If you are considering answering the call to action and taking those important steps to get into teaching, you need to do it with your eyes wide open.
Getting into teaching means your life will change. Few career choices are as genuinely life-changing as teaching. I’m going to trot out, unashamedly, a few clichés here: teaching is much more than ‘just a job’. It is a ‘calling’. There are considerable benefits to joining the profession, of course, but if you are thinking about it because of its half-decent salary and the prospect of lots of holidays, think again.
Getting in teaching – alongside all the good stuff: changing people’s lives, making a difference, etc. – means getting into a high-pressure workplace. It means stress. It means fatigue.
It means a struggle to avoid the silent killer for all teachers – teacher burnout.
What is teacher burnout?
Teacher burnout is much more than feeling absolutely knackered at the end of term. Teacher burnout is the combination and culmination of lots of contributory factors: being overworked, feeling undervalued, emotional fatigue, prolonged stress, feeling isolated and not respected.
And, it’s true, all of the above, are common issues that many teachers would say they have experienced at some point. Often, this is down to poor leadership and management in schools, the pressure of the OFSTED regime – and government education policy doesn’t usually help either!
Can teacher burnout be avoided?
Feeling stressed, feeling tired and feeling like the ‘holiday’ should be re-named ‘recovery time’ are difficult to avoid.
Long hours, daily frustrations and self-doubt that creeps into your head and tells you that you aren’t doing a good enough job are difficult to avoid too.
But real teacher burnout – the feeling that you absolutely cannot continue doing the job for another year, term, or even day can be avoided.
But only if you put yourself first and you are assertive.
Looking after #1
Difficult as it can be sometimes when you are in the thick of it, the key to avoiding teacher burnout is about looking after number one – looking after yourself.
Find a routine that works for you
Your daily routine will largely be determined by your personal circumstances. For example, if you have family commitments, such as dropping off kids at nursery in the morning (and picking them up in the afternoon), you might not have a lot of choice about your start and leave times at school. The distance of the commute is also a factor.
But, within whatever constraints your own circumstances dictate, work out a routine that helps you to be as productive and time-efficient as possible. Getting to school early can be useful in terms of getting things done, as it’s the only time you are likely to be undisturbed. Allocating a specific time of the day to look through emails is sensible too. It doesn’t really matter what the routine is, the important thing is that you have one. And that you stick to it as best you can.
Avoid taking work home
Okay, let’s be honest, as a teacher this is virtually impossible. Every teacher will have to work at home in the evenings and at the weekends at some point. A teacher’s work is never done. Indeed whether you are a NQT, Head of Department or Headteacher, there is always something that you can find to do to fill the time – probably every minute of every day!

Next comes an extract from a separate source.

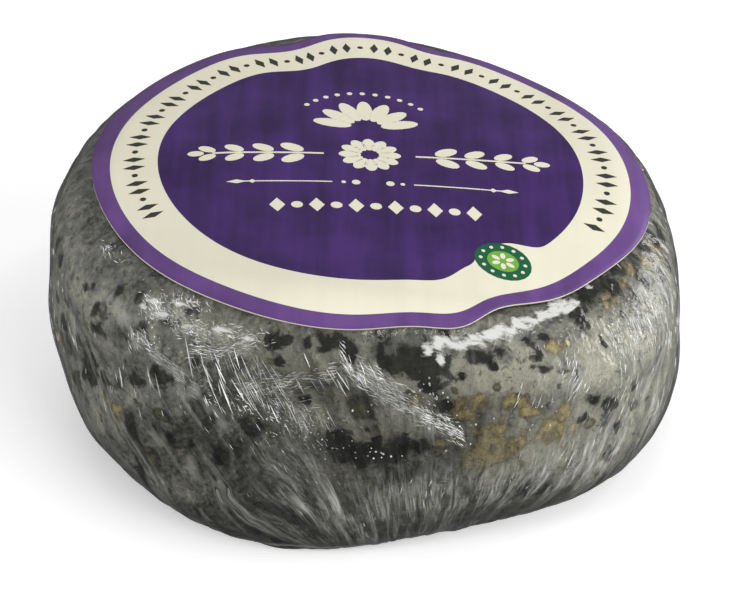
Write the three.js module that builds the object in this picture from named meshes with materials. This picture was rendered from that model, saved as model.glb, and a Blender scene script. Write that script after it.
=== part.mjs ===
// A whole small blue cheese wheel in clear film, with a round paper label on its top.
// Millimetres, +Z up. The origin is the middle of the flat base that it rests on.
// Angles are in degrees round +Z, from +X toward +Y. The front faces -Y.
import * as THREE from 'three';
import { mergeVertices } from 'three/addons/utils/BufferGeometryUtils.js';

// Driving dimensions of the wheel
const WHEEL_RADIUS = 85;
const WHEEL_HEIGHT = 71;
const SHOULDER_RADIUS = 20;
const WALL_LEAN = 0.9;
const WIDEST_HEIGHT = 32;
const BASE_RADIUS = 71.5;
// The top falls toward +X and is a low dome
const TOP_SLOPE = 0.084;
const DOME_DROP = 3;
const DOME_POWER = 2.5;
// Below 1 the foot tucks in late and stays full
const FOOT_POWER = 0.8;

// Each wave adds size * cos(lobes * (angle - toward)) and makes the wheel lopsided
const SIDE_WAVES = [
  { lobes: 2, size: 0.8, toward: 49 },
  { lobes: 3, size: 2.0, toward: -41 },
  { lobes: 4, size: 1.9, toward: -42 },
];
const BASE_WAVES = [
  { lobes: 1, size: 5.0, toward: 94 },
  { lobes: 2, size: 1.1, toward: 67 },
  { lobes: 3, size: 2.6, toward: 14 },
  { lobes: 4, size: 4.4, toward: -22 },
];
const RIM_WAVES = [
  { lobes: 2, size: 4.2, toward: 79 },
  { lobes: 3, size: 3.8, toward: 13 },
  { lobes: 4, size: 3.1, toward: 2 },
];

// Low lumps and soft hollows of the ripened side, which fade out at the foot and under the label
const LUMPS = [
  { depth: 0.35, around: 7, upward: 0.11, shift: 0 },
  { depth: 0.35, around: 11, upward: -0.19, shift: 1.3 },
];
const RELIEF_FOOT = 12;
const RELIEF_TOP = 57;
const RELIEF_FADE = 8;
const HOLLOWS = [
  { angle: -142, height: 40, reach: 15, depth: 1.2 },
  { angle: -98, height: 47, reach: 11, depth: 0.9 },
  { angle: -80, height: 36, reach: 13, depth: 1.0 },
  { angle: -52, height: 44, reach: 12, depth: 1.0 },
  { angle: -25, height: 40, reach: 14, depth: 1.1 },
  { angle: -118, height: 22, reach: 12, depth: 0.8 },
  { angle: 35, height: 36, reach: 16, depth: 1.1 },
  { angle: 100, height: 30, reach: 15, depth: 1.0 },
  { angle: 160, height: 42, reach: 14, depth: 1.1 },
];

// The label: a disc of thick paper with a waved edge
const LABEL_RADIUS = 73.8;
const LABEL_THICKNESS = 0.4;
const LABEL_GAP = 0.3;
// A negative depth stands out
const LABEL_DIPS = [
  { angle: -64, width: 17, depth: 6.1 },
  { angle: -36, width: 17, depth: 4.3 },
  { angle: 111, width: 11, depth: 8.6 },
  { angle: 76, width: 8, depth: 5.0 },
  { angle: -162, width: 31, depth: 1.8 },
  { angle: -112, width: 29, depth: -3.0 },
  { angle: -72, width: 8, depth: -4.0 },
];

// Mesh steps
const STEPS_ROUND = 96;
const TOP_ROWS = 7;
const SHOULDER_ROWS = 7;
const WALL_ROWS = 4;
const FOOT_ROWS = 8;
const BASE_ROWS = 2;
const LABEL_ROWS = 10;
// Above 1 the label's rows lie closer together toward its edge, where it bends
const LABEL_ROW_POWER = 1.5;

const toRadians = THREE.MathUtils.degToRad;
const clamp = THREE.MathUtils.clamp;

function waveSum(waves, angle) {
  return waves.reduce((sum, w) => sum + w.size * Math.cos(w.lobes * (angle - toRadians(w.toward))), 0);
}

// Shortest turn from one angle to the other, in degrees
function turnBetween(angle, degrees) {
  const turn = THREE.MathUtils.euclideanModulo(THREE.MathUtils.radToDeg(angle) - degrees + 180, 360);
  return turn - 180;
}

// The round wheel's profile, from the top's middle out over the shoulder and in to the base's middle
function wheelProfile() {
  const flatRadius = WHEEL_RADIUS - WALL_LEAN - SHOULDER_RADIUS;
  const points = [];
  for (let i = 0; i < TOP_ROWS; i += 1) {
    const out = Math.sqrt(i / TOP_ROWS);
    points.push(new THREE.Vector2(flatRadius * out, WHEEL_HEIGHT - DOME_DROP * out ** DOME_POWER));
  }
  const shoulderTop = WHEEL_HEIGHT - DOME_DROP;
  for (let i = 0; i <= SHOULDER_ROWS; i += 1) {
    const turn = (i / SHOULDER_ROWS) * (Math.PI / 2);
    const radius = flatRadius + SHOULDER_RADIUS * Math.sin(turn);
    points.push(new THREE.Vector2(radius, shoulderTop - SHOULDER_RADIUS * (1 - Math.cos(turn))));
  }
  const wallTop = shoulderTop - SHOULDER_RADIUS;
  for (let i = 1; i <= WALL_ROWS; i += 1) {
    const down = i / WALL_ROWS;
    const radius = WHEEL_RADIUS - WALL_LEAN * (1 - down) ** 2;
    points.push(new THREE.Vector2(radius, THREE.MathUtils.lerp(wallTop, WIDEST_HEIGHT, down)));
  }
  for (let i = 1; i <= FOOT_ROWS; i += 1) {
    const turn = (i / FOOT_ROWS) * (Math.PI / 2);
    const inward = 1 - Math.max(Math.cos(turn), 0) ** FOOT_POWER;
    const radius = THREE.MathUtils.lerp(WHEEL_RADIUS, BASE_RADIUS, inward);
    points.push(new THREE.Vector2(radius, WIDEST_HEIGHT * (1 - Math.sin(turn))));
  }
  for (let i = 1; i <= BASE_ROWS; i += 1) {
    points.push(new THREE.Vector2(BASE_RADIUS * (1 - i / BASE_ROWS), 0));
  }
  return points;
}

// How far the side stands out from the smooth wheel at one place
function sideRelief(angle, height) {
  let relief = 0;
  for (const lump of LUMPS) {
    relief += lump.depth * Math.sin(lump.around * angle + lump.upward * height + lump.shift);
  }
  for (const hollow of HOLLOWS) {
    const across = toRadians(turnBetween(angle, hollow.angle)) * WHEEL_RADIUS;
    const distance = Math.hypot(across, height - hollow.height) / hollow.reach;
    relief -= hollow.depth * Math.exp(-(distance ** 2));
  }
  return relief * clamp(height / RELIEF_FOOT, 0, 1) * clamp((RELIEF_TOP - height) / RELIEF_FADE, 0, 1);
}

// Moves a place on the round wheel to its place on the lopsided one
function shapeWheel(angle, radius, height) {
  const side = waveSum(SIDE_WAVES, angle);
  const foot = waveSum(BASE_WAVES, angle);
  let out = radius * (1 + side / WHEEL_RADIUS);
  if (height < WIDEST_HEIGHT) {
    const low = clamp((WHEEL_RADIUS - radius) / (WHEEL_RADIUS - BASE_RADIUS), 0, 1);
    out = THREE.MathUtils.lerp(WHEEL_RADIUS + side, BASE_RADIUS + foot, low);
    out *= Math.min(radius / BASE_RADIUS, 1);
  }
  const lean = THREE.MathUtils.smoothstep(height, 0, WIDEST_HEIGHT);
  const rim = waveSum(RIM_WAVES, angle) * (out / WHEEL_RADIUS) ** 3 * (height / WHEEL_HEIGHT) ** 2;
  const wide = out + sideRelief(angle, height);
  const x = wide * Math.cos(angle);
  const y = wide * Math.sin(angle);
  return new THREE.Vector3(x, y, height - x * TOP_SLOPE * lean + rim);
}

// Height of the round wheel's top at one radius
function topHeight(radius) {
  const flatRadius = WHEEL_RADIUS - WALL_LEAN - SHOULDER_RADIUS;
  const out = Math.min(radius / flatRadius, 1);
  const drop = SHOULDER_RADIUS - Math.sqrt(SHOULDER_RADIUS ** 2 - Math.max(radius - flatRadius, 0) ** 2);
  return WHEEL_HEIGHT - DOME_DROP * out ** DOME_POWER - drop;
}

function labelEdge(angle) {
  return LABEL_DIPS.reduce((edge, dip) => {
    const turn = turnBetween(angle, dip.angle) / dip.width;
    return edge - dip.depth * Math.exp(-(turn ** 2));
  }, LABEL_RADIUS);
}

// Turns a profile round +Z, moves every vertex and closes the mesh
function turnedSolid(profile, place) {
  const lathe = new THREE.LatheGeometry(profile, STEPS_ROUND);
  lathe.deleteAttribute('normal');
  lathe.deleteAttribute('uv');
  const closed = mergeVertices(lathe, 1e-3);
  const position = closed.getAttribute('position');
  for (let i = 0; i < position.count; i += 1) {
    const angle = Math.atan2(position.getX(i), position.getZ(i));
    const radius = Math.hypot(position.getX(i), position.getZ(i));
    const placed = place(angle, radius, position.getY(i));
    position.setXYZ(i, placed.x, placed.y, placed.z);
  }
  const corners = closed.getIndex().array;
  const faces = [];
  for (let i = 0; i < corners.length; i += 3) {
    const [a, b, c] = corners.slice(i, i + 3);
    if (a !== b && b !== c && c !== a) {
      faces.push(a, b, c);
    }
  }
  closed.setIndex(faces);
  closed.computeVertexNormals();
  return closed;
}

function wheelMesh() {
  const upward = wheelProfile().reverse();
  const geometry = turnedSolid(upward, shapeWheel);
  const material = new THREE.MeshStandardMaterial({ color: 0x83847b, roughness: 0.35, metalness: 0 });
  const mesh = new THREE.Mesh(geometry, material);
  mesh.name = 'wheel';
  return mesh;
}

// The label lies just above the wheel's top and bends down over the shoulder
function labelMesh() {
  const rowRadius = (i) => LABEL_RADIUS * (1 - (1 - i / LABEL_ROWS) ** LABEL_ROW_POWER);
  const profile = [];
  for (let i = 0; i <= LABEL_ROWS; i += 1) {
    profile.push(new THREE.Vector2(rowRadius(i), LABEL_GAP));
  }
  for (let i = LABEL_ROWS; i >= 0; i -= 1) {
    profile.push(new THREE.Vector2(rowRadius(i), LABEL_GAP + LABEL_THICKNESS));
  }
  const geometry = turnedSolid(profile, (angle, radius, rise) => {
    const side = 1 + waveSum(SIDE_WAVES, angle) / WHEEL_RADIUS;
    const out = radius * (labelEdge(angle) / LABEL_RADIUS);
    const placed = shapeWheel(angle, out / side, topHeight(out / side));
    placed.z += rise;
    return placed;
  });
  const material = new THREE.MeshStandardMaterial({ color: 0x5a3c80, roughness: 0.6, metalness: 0 });
  const mesh = new THREE.Mesh(geometry, material);
  mesh.name = 'label';
  return mesh;
}

const cheese = new THREE.Group();
cheese.add(wheelMesh(), labelMesh());

export default cheese;
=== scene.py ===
# A whole blue cheese wheel in clear film with a round paper label on its top.
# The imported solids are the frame; every length below is in metres unless its name ends in _mm.
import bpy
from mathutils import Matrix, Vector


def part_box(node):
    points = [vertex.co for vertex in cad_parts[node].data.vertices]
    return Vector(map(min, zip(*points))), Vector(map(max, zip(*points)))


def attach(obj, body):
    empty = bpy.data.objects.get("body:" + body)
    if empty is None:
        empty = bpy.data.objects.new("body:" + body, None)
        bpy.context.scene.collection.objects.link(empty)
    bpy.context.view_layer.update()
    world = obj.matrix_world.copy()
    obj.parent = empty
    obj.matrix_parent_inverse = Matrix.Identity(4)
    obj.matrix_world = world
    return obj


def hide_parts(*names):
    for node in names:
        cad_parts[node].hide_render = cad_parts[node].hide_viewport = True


bl_info = {
    "name": "Film-wrapped blue cheese wheel",
    "version": (1, 0, 0),
    "blender": (4, 5, 0),
    "location": "View3D > Sidebar > Cheese",
    "description": "Models the mould rind, the clear film and the printed label of a blue cheese wheel",
    "category": "Add Mesh",
}

import math

import bmesh
import bpy
import numpy as np
from bpy.props import FloatProperty, FloatVectorProperty, IntProperty, PointerProperty

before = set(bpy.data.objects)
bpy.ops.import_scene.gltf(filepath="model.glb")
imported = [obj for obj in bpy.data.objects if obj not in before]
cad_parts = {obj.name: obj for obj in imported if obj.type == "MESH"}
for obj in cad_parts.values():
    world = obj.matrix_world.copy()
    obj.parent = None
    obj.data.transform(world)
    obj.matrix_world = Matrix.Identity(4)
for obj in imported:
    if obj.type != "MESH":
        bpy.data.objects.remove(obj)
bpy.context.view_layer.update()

MM = 0.001
BODY = "root"
WHEEL_NODE = "wheel"
LABEL_NODE = "label"
BASE_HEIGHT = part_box(WHEEL_NODE)[0][2]

# The camera stands where the photograph was taken from
CAMERA_AIM_MM = (1.58, 0.0, 26.1)
CAMERA_DISTANCE_MM = 700.0
CAMERA_ELEVATION_DEG = 33.5
CAMERA_FOCAL_PX = 2586.0
PHOTO_WIDTH_PX = 752.0
SENSOR_MM = 36.0

# The top's dome is flat in the middle, and below 1 the foot tucks in late and stays full
DOME_POWER = 2.5
FOOT_POWER = 0.8

# The wheel is round and then made lopsided by size * cos(lobes * (angle - toward)), in mm and degrees
SIDE_WAVES = ((2, 0.8, 49), (3, 2.0, -41), (4, 1.9, -42))
BASE_WAVES = ((1, 5.0, 94), (2, 1.1, 67), (3, 2.6, 14), (4, 4.4, -22))
RIM_WAVES = ((2, 4.2, 79), (3, 3.8, 13), (4, 3.1, 2))

# Low lumps as depth, turns round the wheel, radians per mm upward and shift
LUMPS = ((0.35, 7, 0.11, 0.0), (0.35, 11, -0.19, 1.3))

# Soft hollows as angle, height, reach and depth in degrees and mm
HOLLOWS = (
    (-142, 40, 15, 1.2),
    (-98, 47, 11, 0.9),
    (-80, 36, 13, 1.0),
    (-52, 44, 12, 1.0),
    (-25, 40, 14, 1.1),
    (-118, 22, 12, 0.8),
    (35, 36, 16, 1.1),
    (100, 30, 15, 1.0),
    (160, 42, 14, 1.1),
)
RELIEF_FOOT_MM = 12.0
RELIEF_TOP_MM = 57.0
RELIEF_FADE_MM = 8.0

# Dips of the label's rings as angle and width in degrees, then the depth in mm at the paper's edge,
# at the border's inner ring and at the field's ring; a negative depth stands out
LABEL_DIPS = (
    (-64, 17, 6.1, 5.0, 4.9),
    (-36, 17, 4.3, 3.4, 1.1),
    (111, 11, 8.6, 5.9, 5.3),
    (76, 8, 5.0, 2.7, 2.1),
    (-162, 31, 1.8, 0.6, 0.4),
    (-112, 29, -3.0, -3.5, -3.3),
    (-72, 8, -4.0, -3.9, -3.5),
    (140, 32, 0.0, 2.6, 2.8),
    (-94, 24, 0.0, -2.2, -2.6),
)
NOTCH_DEG = -49.0
NOTCH_WIDTH_DEG = 9.0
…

But leaving work at school can be done. The work you leave at school will still be there for you the next day. You can do it then. The world will still keep turning. Giving yourself a break or spending some time with family or friends is more important, in the long run. Your emotional well-being has to be considered.
Take care of yourself
Ultimately, avoiding teacher burnout is about taking a bit more care of yourself. So, just has having a break from it all in the evening is important, you should avoid the temptation to skip breakfast because you ‘haven’t got time’. Try a bold experiment and actually sit down for lunch, rather than grabbing something to eat on the go and standing up (like many, many teachers do).
GET.SOME.SLEEP. Lots of teachers are quick to express concern when they suspect the students they teach aren’t getting enough sleep and instead have been playing on FIFA or Call of Duty all night.
It works both ways. Teachers need their sleep just as much as teenagers! Listen to your own advice!
Finally, although teaching is more than just a job in many ways, it’s worth remembering that actually it IS just a job. It might feel more important than some other jobs. It might feel like it has more value, but at the end of the day, it is a job.
If you end up leaving the profession because of teacher burnout, at the start of the next term another teacher will have replaced you and have taken your teacher job.